Czywczynski's family has owned the property since 1968. Its assessed value is about $14,000. Czywczynski wants $4.9 million for the parcel at Wounded Knee and 40 acres at Porcupine Butte, saying the historical significance adds value.

The land is near where 300 Native American men, women and children were killed by the 7th Cavalry in the final battle of the American Indian Wars. It also includes the site of a former trading post that burned down during the 1973 Wounded Knee uprising, in which hundreds of American Indian Movement protesters occupied the town built at the massacre site.
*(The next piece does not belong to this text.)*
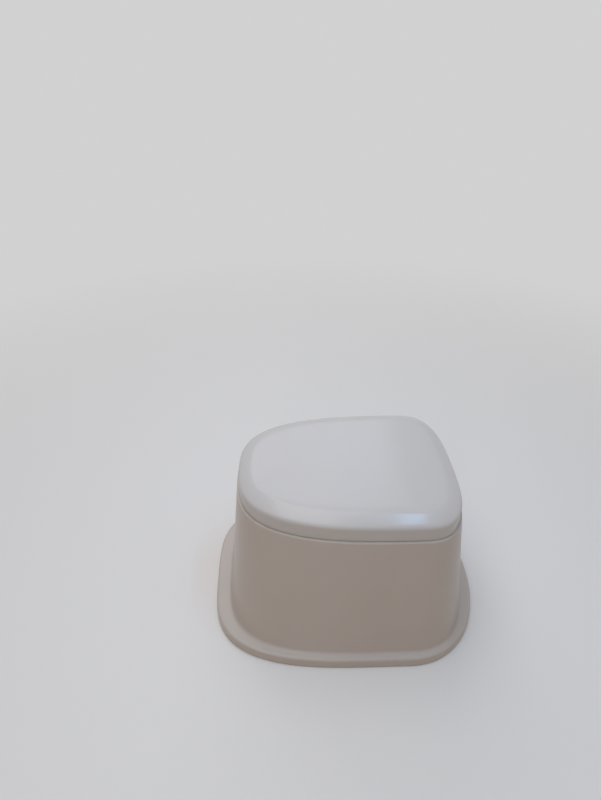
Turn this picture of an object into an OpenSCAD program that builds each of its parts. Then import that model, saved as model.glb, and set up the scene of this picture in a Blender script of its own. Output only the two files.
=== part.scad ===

The 71-day standoff, in which two tribal members died and a federal agent was seriously wounded, is credited with raising awareness about Native American struggles and giving rise to a wider protest movement that lasted the rest of the decade.

Czywczynski said a family home and museum were destroyed during the uprising, and he wants to cover his losses, according to KOTA.

The tribe has repeatedly spurned Czywczynski's asking price, calling it an exorbitant.

Czywczynski is accepting sealed bids on the properties until Oct. 15. If those bids aren't high enough, he said, he plans to put the site up for public auction, possibly as soon as November.

Czywczynski said he plans to meet with Brewer at the office of the Native Sun News in Rapid City, at Brewer's request.

"I have no clue what he's coming to do Friday," he told the Journal.

Tribal spokeswoman Toni Red Cloud offered few specifics on the nature of the meeting.